Возможно, единственно значительной переменой среди грамотного профессионального сообщества с 1897 по 1915 год был переход части интеллигенции от консервативной к реформистской философской школе. В беспокойное десятилетие после поражения России в войне с Японией 1904–1905 годов мировоззренческие позиции среднеазиатских джадидов зрелого возраста мало отличались от взглядов старых «просветителей», а также старцев-джадидов.
Хотя молодые люди имели сходные взгляды со своими предшественниками, они занимали более воинственную позицию и проявляли большую виртуозность в сочинении стихов. Таков был Миржакып Дулатов, писатель-романист, поэт, журналист и учитель. Дулатов родился в Тургайском уезде, учился у татарского муллы в деревне и русско-казахских школах города Тургая. Там Абдурауф Фитрат, которого Садриддин Айни считал выдающимся бухарским ученым, познакомился с его стихами, трактатами, драмами и научными книгами на узбекском и таджикском языках. Дулатов знал также урду, арабский и русский языки. Фитрат, получив образование в Бухаре и Стамбуле, активно занимался политической деятельностью, был «младобухарцем». В 1920 году он занял на короткое время пост министра культуры Бухарской народной республики. С 1918 года был неустанным организатором в среде националистической интеллигенции.

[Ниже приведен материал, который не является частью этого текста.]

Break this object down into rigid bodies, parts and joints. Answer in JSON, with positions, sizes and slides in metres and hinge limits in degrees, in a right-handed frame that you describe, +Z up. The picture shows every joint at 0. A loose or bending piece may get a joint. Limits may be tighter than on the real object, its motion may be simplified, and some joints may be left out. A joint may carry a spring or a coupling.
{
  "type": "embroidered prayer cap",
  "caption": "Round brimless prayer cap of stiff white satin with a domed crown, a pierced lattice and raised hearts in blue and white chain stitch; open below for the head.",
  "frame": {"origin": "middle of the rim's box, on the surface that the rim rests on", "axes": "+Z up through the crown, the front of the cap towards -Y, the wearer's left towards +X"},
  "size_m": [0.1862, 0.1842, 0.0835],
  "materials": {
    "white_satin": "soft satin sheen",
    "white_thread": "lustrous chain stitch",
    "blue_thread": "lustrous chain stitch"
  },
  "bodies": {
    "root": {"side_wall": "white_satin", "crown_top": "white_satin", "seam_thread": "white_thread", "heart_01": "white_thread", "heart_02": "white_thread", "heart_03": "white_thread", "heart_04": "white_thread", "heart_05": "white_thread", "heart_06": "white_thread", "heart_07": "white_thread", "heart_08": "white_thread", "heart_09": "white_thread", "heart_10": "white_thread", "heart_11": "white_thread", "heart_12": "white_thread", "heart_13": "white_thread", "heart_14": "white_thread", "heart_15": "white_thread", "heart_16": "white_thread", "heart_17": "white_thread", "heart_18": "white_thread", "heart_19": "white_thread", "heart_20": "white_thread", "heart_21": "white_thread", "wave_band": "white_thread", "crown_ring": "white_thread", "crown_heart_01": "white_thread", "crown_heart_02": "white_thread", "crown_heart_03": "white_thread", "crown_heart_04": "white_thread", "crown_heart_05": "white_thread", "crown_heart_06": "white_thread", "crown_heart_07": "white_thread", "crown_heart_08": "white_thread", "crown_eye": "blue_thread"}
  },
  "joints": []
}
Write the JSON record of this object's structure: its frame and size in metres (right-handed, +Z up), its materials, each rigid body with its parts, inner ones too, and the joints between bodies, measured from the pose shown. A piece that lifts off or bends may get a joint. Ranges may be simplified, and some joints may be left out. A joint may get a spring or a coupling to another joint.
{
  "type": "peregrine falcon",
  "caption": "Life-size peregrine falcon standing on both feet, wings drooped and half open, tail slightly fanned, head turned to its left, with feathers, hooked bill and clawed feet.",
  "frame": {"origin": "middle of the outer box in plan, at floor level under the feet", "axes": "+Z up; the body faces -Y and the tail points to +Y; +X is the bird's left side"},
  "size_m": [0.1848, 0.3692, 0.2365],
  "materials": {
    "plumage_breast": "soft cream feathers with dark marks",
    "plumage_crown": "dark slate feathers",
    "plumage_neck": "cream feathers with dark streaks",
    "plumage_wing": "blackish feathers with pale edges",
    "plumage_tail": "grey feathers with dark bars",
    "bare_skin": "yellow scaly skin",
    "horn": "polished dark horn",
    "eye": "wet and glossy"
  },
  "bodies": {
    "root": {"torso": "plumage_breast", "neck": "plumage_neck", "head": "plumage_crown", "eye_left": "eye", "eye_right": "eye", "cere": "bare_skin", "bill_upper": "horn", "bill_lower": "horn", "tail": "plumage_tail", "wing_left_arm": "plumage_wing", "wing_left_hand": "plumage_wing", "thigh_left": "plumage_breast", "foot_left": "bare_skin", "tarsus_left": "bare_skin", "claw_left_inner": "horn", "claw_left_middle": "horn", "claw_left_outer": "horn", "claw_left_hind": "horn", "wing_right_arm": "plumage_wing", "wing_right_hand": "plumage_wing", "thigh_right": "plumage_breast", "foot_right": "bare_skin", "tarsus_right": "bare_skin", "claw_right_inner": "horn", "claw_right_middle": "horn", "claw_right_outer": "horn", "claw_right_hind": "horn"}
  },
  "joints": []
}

Касым Тыныстанов (около 1900–1934) был гораздо более значимым для киргизов, чем Фитрат для узбеков и таджиков. Ведь Тыныстанов был почти один в обособленном киргизском обществе как состоявшийся поэт, лингвист, ученый, национальный политический лидер, одно время комиссар образования. Он также редактировал «Эркин туу» (с 1924 г.), первую киргизскую газету, и «Янга маданият йолунда» (1928–1931), наиболее влиятельный журнал в республике того времени.
Киргизы и туркмены из-за своего рассредоточения и сравнительной малочисленности, естественно, располагали меньшими интеллектуальными центрами, чем плотно заселенные территории казахов, узбеков и таджиков. Даже там, где населения было больше, люди уровня Миржакыпа Дулатова или Абдурауфа Фитрата встречались нечасто.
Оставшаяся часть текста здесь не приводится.